Editorial: Burning Question

The Financial Express , Thursday, February 20, 2014
Correspondent :
In 2001, Delhi, in line with many metropolitan cities in developed countries, announced that it would convert all of its buses from diesel to CNG. The city administration received praise from around the world for what was considered a significant step towards battling climate change and mitigating the harm to the environment vehicular traffic was posing. At the time, the shift from diesel to CNG definitely seemed like a good one. Most studies agree that burning natural gas as fuel produces 30% less carbon dioxide—a notorious greenhouse gas—than burning diesel does. Given the amount of diesel that was burnt daily by public transportation buses, this reduction in carbon dioxide worked out to a significant amount on a global level. However, a new study published in the journal Science shows that the damage done to the environment by drilling for natural gas could very well be negating all the benefits of using it as fuel.
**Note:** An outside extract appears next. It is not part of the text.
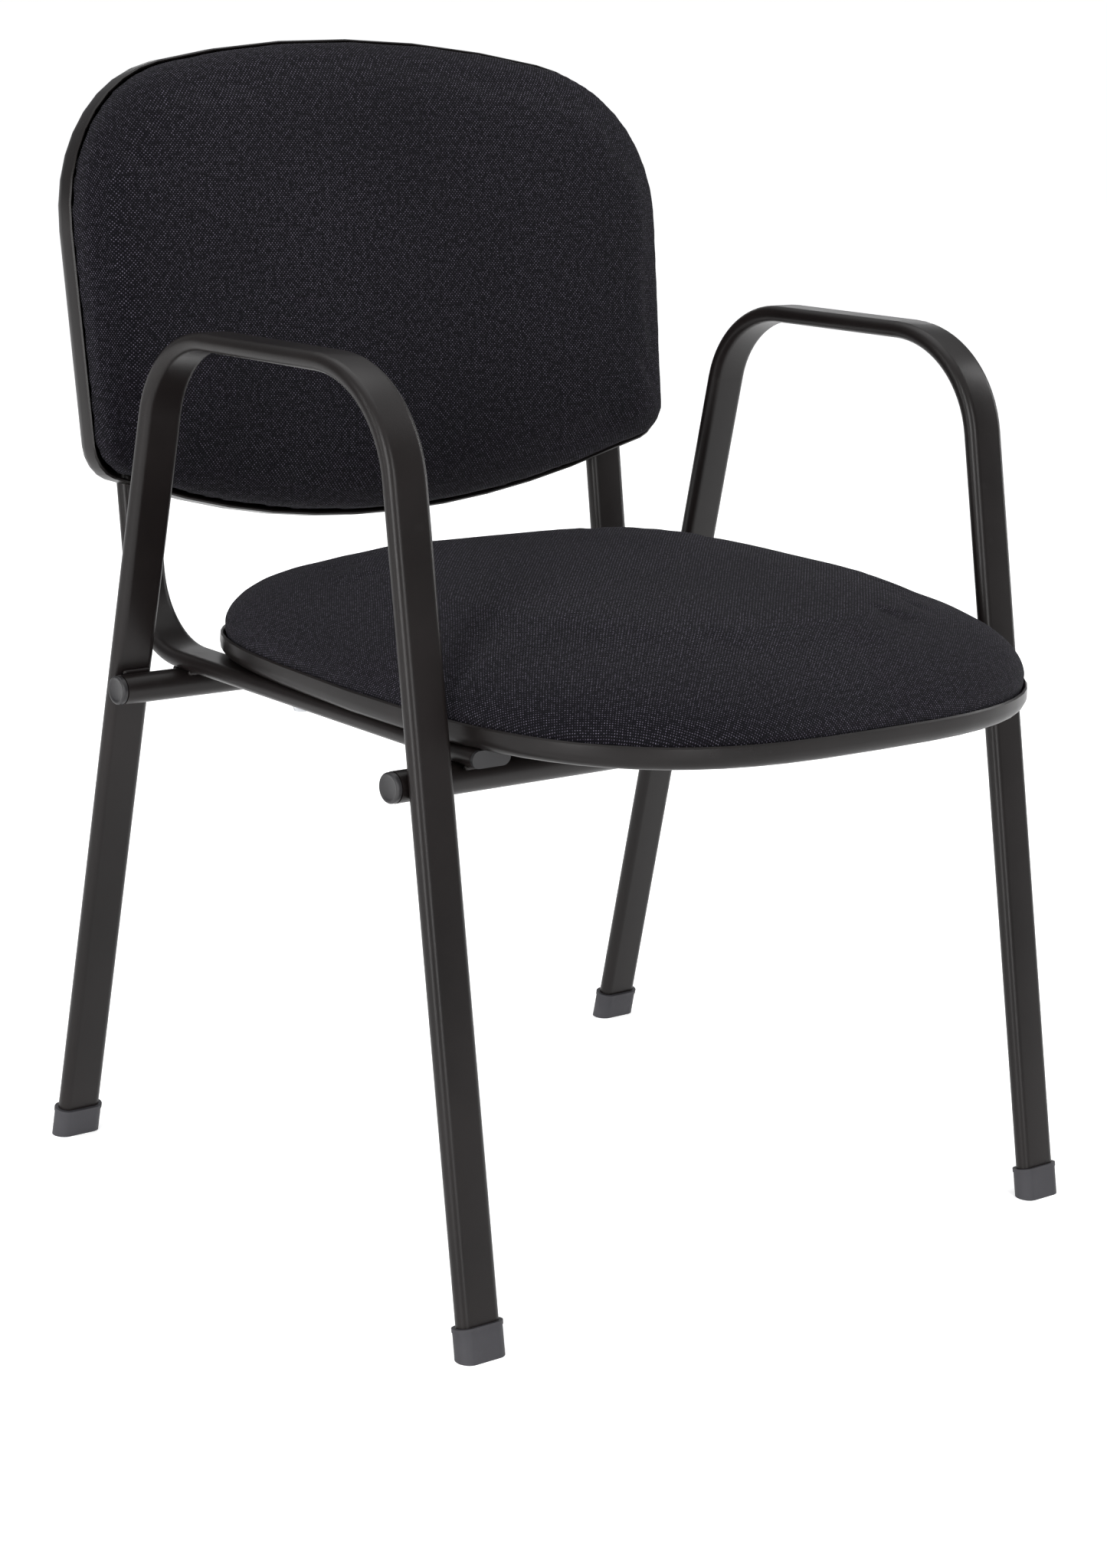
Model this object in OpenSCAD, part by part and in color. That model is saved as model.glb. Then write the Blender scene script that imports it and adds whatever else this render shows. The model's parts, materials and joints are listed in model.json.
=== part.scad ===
// Stacking chair with arms: two side loops of flat-oval steel tube, two round crossbars, two
// rails that lie on the crossbars and bend up behind the seat, a domed seat cushion in a pan,
// and an upholstered back in a moulded shell.
// Millimetres, +Z up, the sitter faces -Y, the origin is on the floor at the middle of the chair.

/* [Side loops] */
// Width over the outer edges of the two side loops
loop_span = 590; // [588:2:620]
// Height of the highest point of the armrest
arm_height = 646; // [640:2:660]
// How far the front feet stand in front of the origin
front_foot = 271; // [266:1:278]
// How far the rear feet stand behind the origin
rear_foot = 228; // [222:1:234]
// Forward lean of the front legs, degrees
front_lean = 12.5; // [11:0.5:14]
// Backward lean of the rear legs, degrees
rear_lean = 8.5; // [7:0.5:10]
// Backward slope of the armrests, degrees
arm_slope = 2.5; // [1:0.5:4]
// Centre-line radius of the front armrest bend
front_bend = 86; // [75:1:95]
// Centre-line radius of the rear armrest bend
rear_bend = 71; // [60:1:80]

/* [Tube] */
// Width of the flat-oval tube
tube_w = 34; // [32:1:36]
// Thickness of the flat-oval tube
tube_t = 13; // [12:0.5:14]
// Wall of every steel tube
wall = 1.5; // [1.2:0.1:2]
// Outer diameter of the round crossbars
bar_d = 22; // [20:1:24]

/* [Rails] */
// Height of the rails' centre line above the origin
rail_height = 390; // [386:1:396]
// Backward slope of the rails and the seat, degrees
seat_slope = 0.8; // [0.4:0.2:2]
// Centre line of each rail from the middle of the chair
rail_x = 232; // [226:1:233]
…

Basically, the drilling and production of natural gas results in leaks of methane, a greenhouse gas 30 times more potent than carbon dioxide. The paper’s authors—scientists from Stanford, MIT and the US department of energy—found that these methane leaks negate the climate change benefits of using natural gas as a transportation fuel. So, all these years of plying CNG buses may have made the cities cleaner, but the overall effect on the planet has been just the same; we just shifted the pollution somewhere else.